- [Task statement]: Repeat exactly each line of the data provided below.
** BEGIN **
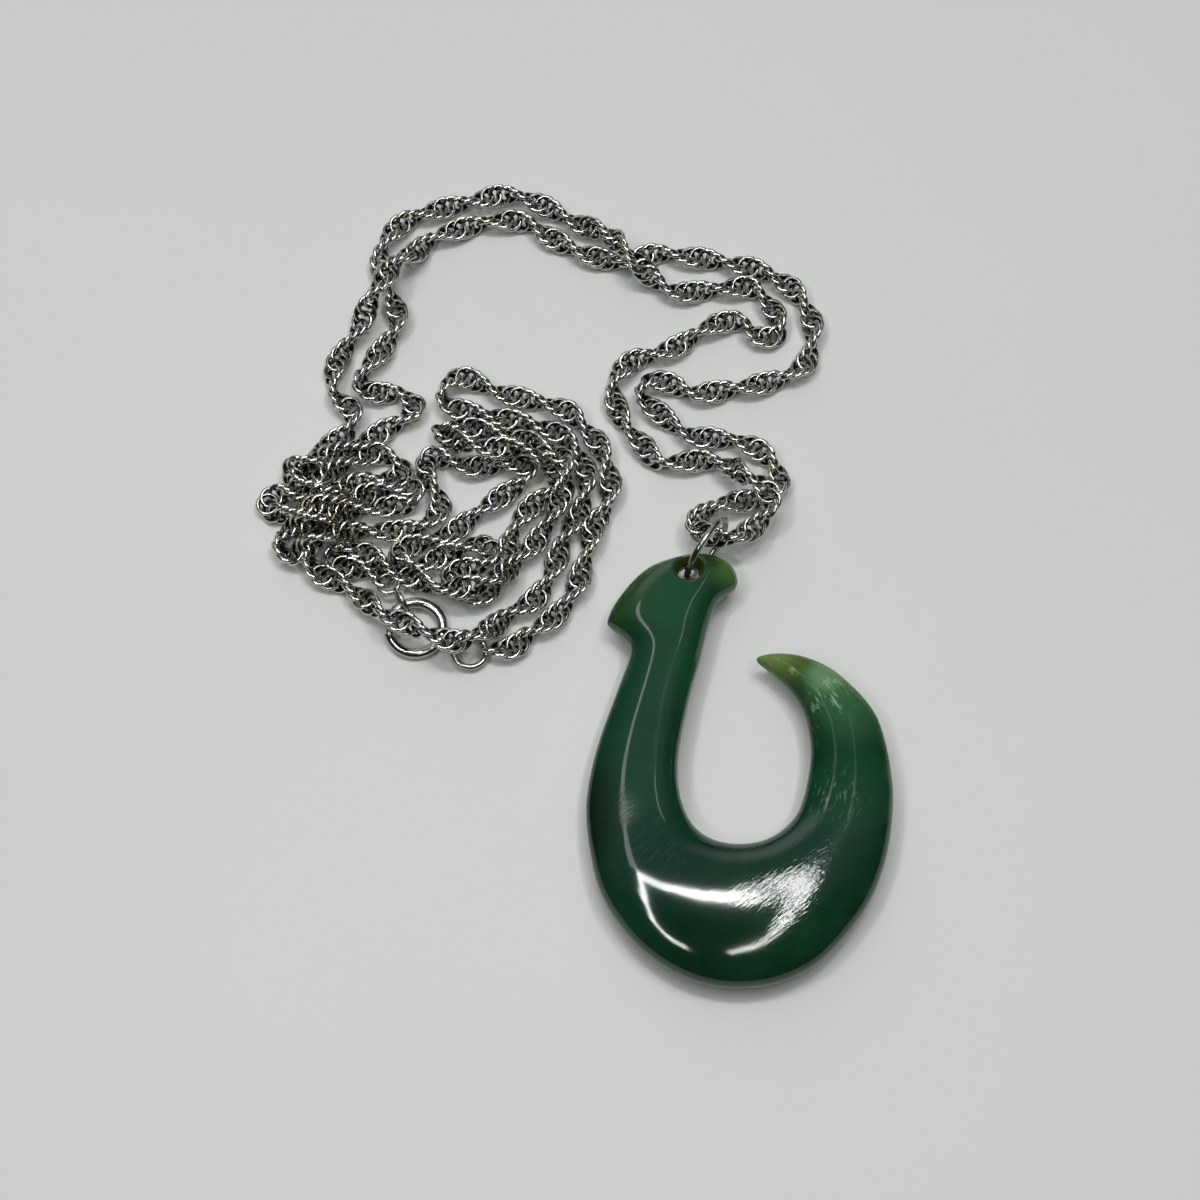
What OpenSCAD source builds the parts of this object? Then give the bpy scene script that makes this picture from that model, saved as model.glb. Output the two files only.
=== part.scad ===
// Fish-hook pendant of polished green jade on a long metal rope chain.
// Millimetres, +Z up, laid flat on a table: the hook rests on the back of its bend,
// the chain runs from the hook's ring to a heap beside it and is fastened at the clasp.

/* [Hook] */
// tallest half thickness of the bend
hook_half = 3.0; // [2.2:0.1:3.6]
// height of the hook's middle plane above the table
hook_mid = 2.85; // [2.2:0.05:3.4]
// roundness of the bevels' outer part, 1 is a flat bevel
hook_round = 1.8; // [1.0:0.1:2.6]
// how far the shank's bevels are rounded over at the ridges, 0 leaves a crisp ridge
ridge_soft = 0.4; // [0:0.05:1]
// diameter of the drilled hole
hole_d = 1.7; // [1.5:0.1:2.4]
// width of the hole's countersunk mouth
hole_chamfer = 0.55; // [0.2:0.05:0.7]
// depth of the countersunk mouth
hole_sink = 1.3; // [0.5:0.1:1.6]

/* [Bail ring] */
// centreline radius of the ring through the hole
bail_r = 3.2; // [2.4:0.1:4.2]
// diameter of its wire
bail_wire = 0.6; // [0.4:0.1:1.0]

/* [Chain] */
// diameter over the chain's twisted links
chain_d = 2.2; // [1.4:0.1:3.2]
// sides of the chain's plain tube
chain_sides = 8; // [6:1:12]
// diameter of the strands in the heap
heap_d = 2.4; // [1.4:0.1:3.2]

/* [Clasp] */
// outer diameter of the round clasp
clasp_d = 6.0; // [4:0.5:9]
// diameter of its hollow tube
clasp_tube = 1.0; // [0.8:0.1:1.6]
// diameter of the sliding bolt
bolt_d = 0.56; // [0.3:0.02:0.8]
// clearance round the bolt
bolt_gap = 0.05; // [0.03:0.01:0.1]
// tilt of the clasp where it leans on the end ring
clasp_tilt = 6; // [0:1:15]

/* [Hidden] */
// the hook's stations from the top of the head to the point: outer edge x and y, inner edge x
// and y, the two ridges as parts of the width, half thickness as a part of hook_half, half
// height of the edge, and 1 for a corner on the outer edge or 2 for one on the inner edge
OX = 0;
OY = 1;
IX = 2;
IY = 3;
RIDGE_O = 4;
RIDGE_I = 5;
HALF = 6;
EDGE = 7;
CORNER = 8;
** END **
- [Correct answer]:
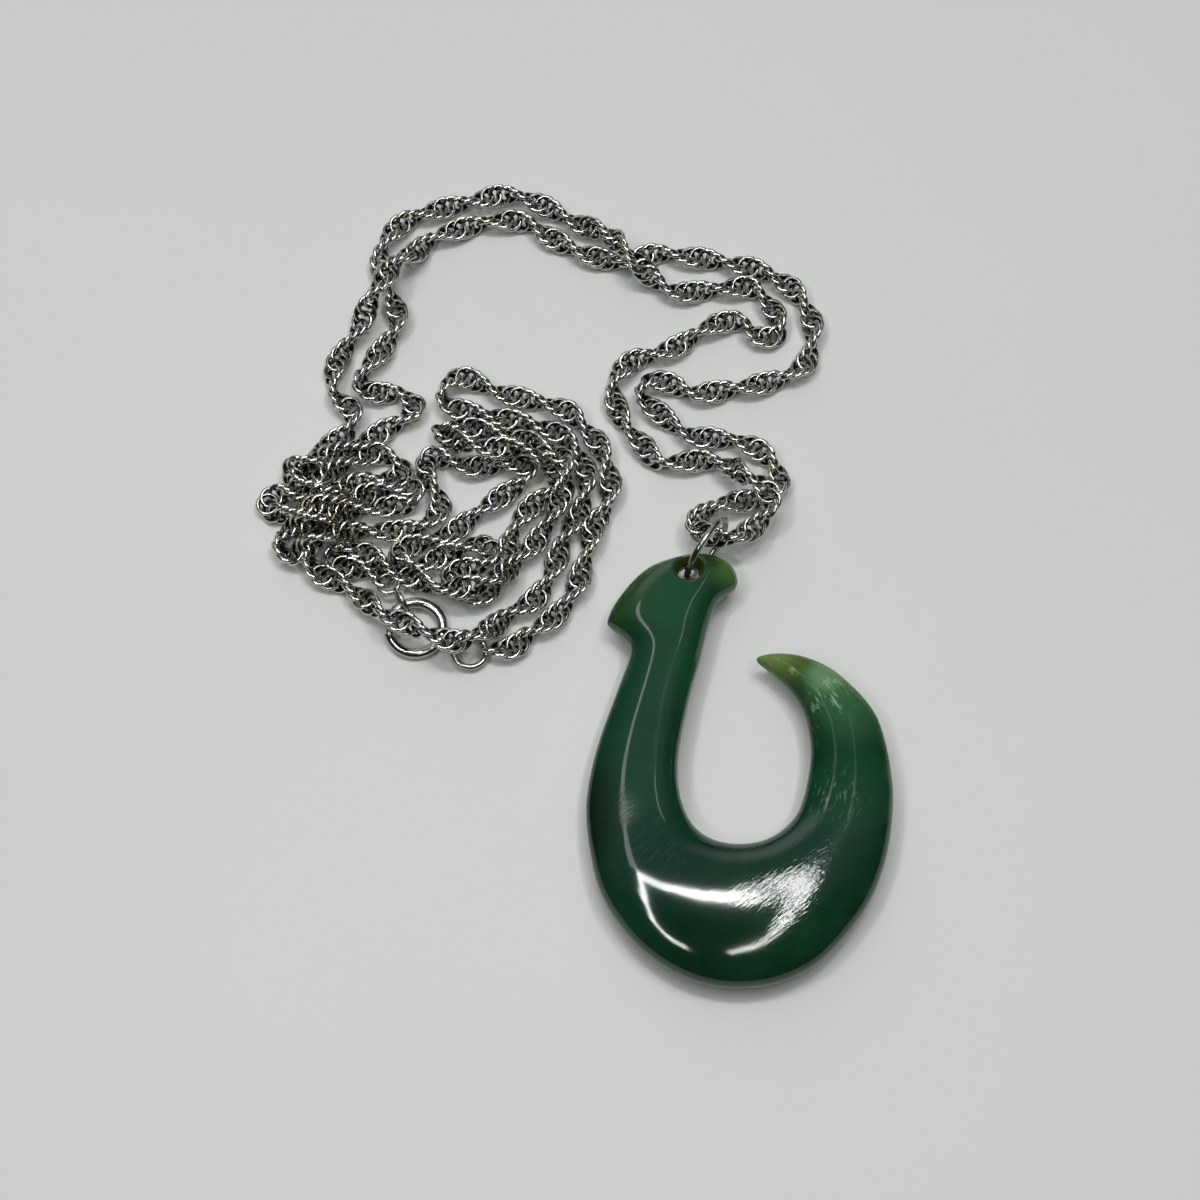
What OpenSCAD source builds the parts of this object? Then give the bpy scene script that makes this picture from that model, saved as model.glb. Output the two files only.
=== part.scad ===
// Fish-hook pendant of polished green jade on a long metal rope chain.
// Millimetres, +Z up, laid flat on a table: the hook rests on the back of its bend,
// the chain runs from the hook's ring to a heap beside it and is fastened at the clasp.

/* [Hook] */
// tallest half thickness of the bend
hook_half = 3.0; // [2.2:0.1:3.6]
// height of the hook's middle plane above the table
hook_mid = 2.85; // [2.2:0.05:3.4]
// roundness of the bevels' outer part, 1 is a flat bevel
hook_round = 1.8; // [1.0:0.1:2.6]
// how far the shank's bevels are rounded over at the ridges, 0 leaves a crisp ridge
ridge_soft = 0.4; // [0:0.05:1]
// diameter of the drilled hole
hole_d = 1.7; // [1.5:0.1:2.4]
// width of the hole's countersunk mouth
hole_chamfer = 0.55; // [0.2:0.05:0.7]
// depth of the countersunk mouth
hole_sink = 1.3; // [0.5:0.1:1.6]

/* [Bail ring] */
// centreline radius of the ring through the hole
bail_r = 3.2; // [2.4:0.1:4.2]
// diameter of its wire
bail_wire = 0.6; // [0.4:0.1:1.0]

/* [Chain] */
// diameter over the chain's twisted links
chain_d = 2.2; // [1.4:0.1:3.2]
// sides of the chain's plain tube
chain_sides = 8; // [6:1:12]
// diameter of the strands in the heap
heap_d = 2.4; // [1.4:0.1:3.2]

/* [Clasp] */
// outer diameter of the round clasp
clasp_d = 6.0; // [4:0.5:9]
// diameter of its hollow tube
clasp_tube = 1.0; // [0.8:0.1:1.6]
// diameter of the sliding bolt
bolt_d = 0.56; // [0.3:0.02:0.8]
// clearance round the bolt
bolt_gap = 0.05; // [0.03:0.01:0.1]
// tilt of the clasp where it leans on the end ring
clasp_tilt = 6; // [0:1:15]

/* [Hidden] */
// the hook's stations from the top of the head to the point: outer edge x and y, inner edge x
// and y, the two ridges as parts of the width, half thickness as a part of hook_half, half
// height of the edge, and 1 for a corner on the outer edge or 2 for one on the inner edge
OX = 0;
OY = 1;
IX = 2;
IY = 3;
RIDGE_O = 4;
RIDGE_I = 5;
HALF = 6;
EDGE = 7;
CORNER = 8;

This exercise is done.